In co-operation with two parties, one for an extensive communications strategy and another who developed a new corporate visual ‘language’ for Maastricht University, we started the discovery phase of this project. 

Working together with the design team, the communications team and various stakeholders from the university we embarked on a journey towards a new digital strategy to build upon for the coming years. 

Dozens of editors will be working to keep the website up to date. 8 workshops were held to find out what requirements the new website had to meet. After this initial inventory, we launched the implementation in October 2014. Due to the different nature of digital information that the University has to provide in the website, a connection was required with many systems, such as SAP, Hodex, Tripolis, UMAPI (enterprise service bus), Personal Profile Pages (PPP), Pure and SSO/ADFS. This technical challenge has been solved through the use of different interfaces based on web services. For the search of the various systems: we have used SOLR and Nutch on the website, affiliated websites and newsletters.

As a result, all the Maastricht University information is easily accessible through a logical menu structure and an adequate search engine. This includes extensive information on education (80 programs with 2400 courses), the organization units (faculties and service centers such as the university library) and research (research units, researchers and publications). The new website contains news, events and blogs. The old site with over 55,000 pages has been replaced by a new, more compact and customer-friendly site containing about 4,000 pages. The site is responsive and fluid for desktop, tablet and phone. In addition, editors can customize the pages with sections such as text, video, highlighted, publications, social media, personal profiles and photo carousel.

“What is different after two years of hard work? The site is ‘leaner’ with some four thousand instead of 55 thousand pages. And not unimportantly, it is visitor-driven. ‘Nobody goes to our website just for fun, there is always a reason, and for a prospective student the reason is different than for an alumnus or benefactor,’ says project leader Manon Gorissen.”
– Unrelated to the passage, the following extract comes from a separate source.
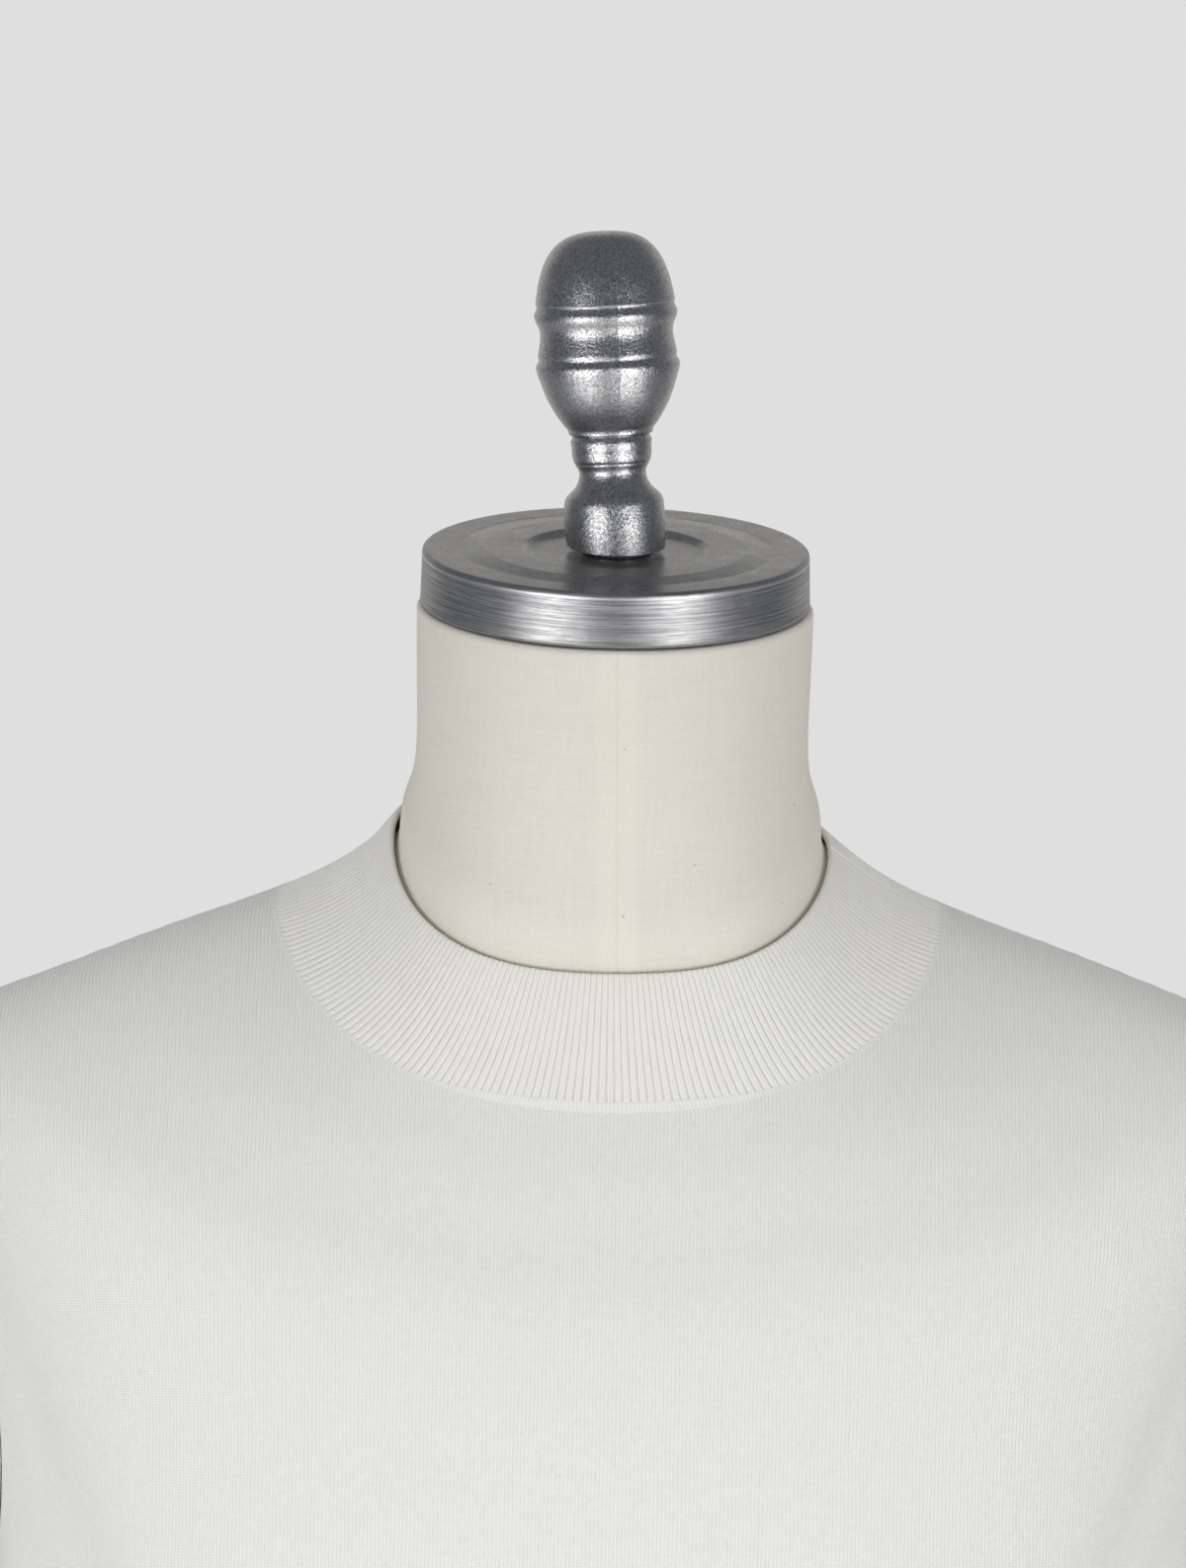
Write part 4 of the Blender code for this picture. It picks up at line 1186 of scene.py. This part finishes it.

Gorissen is also proud of the way education, the members of staff and research have been woven together. If you go to a bachelor’s study programme, you get an overview of all subjects. At a glance, you see who is the block co-ordinator, while another click will reveal all personnel information and publications. ‘Together with the library, we have started the PURE project, which lists researchers’ publications. We have managed to link that to the website.’” Source: Observant Online

Why Drupal was chosen

The previous website consisted of approximately 55.000 pages where the correct information was hard to find. Cutting down to a lean 4.500 pages and presenting those in a clear concise way, connecting to various systems like SAP, HODEX, Tripolis, UMAPI, Personal Profile Pages and Pure, giving users access through an ADFS connection, those were only some of the challenges put before us. Searching these and associated websites was another.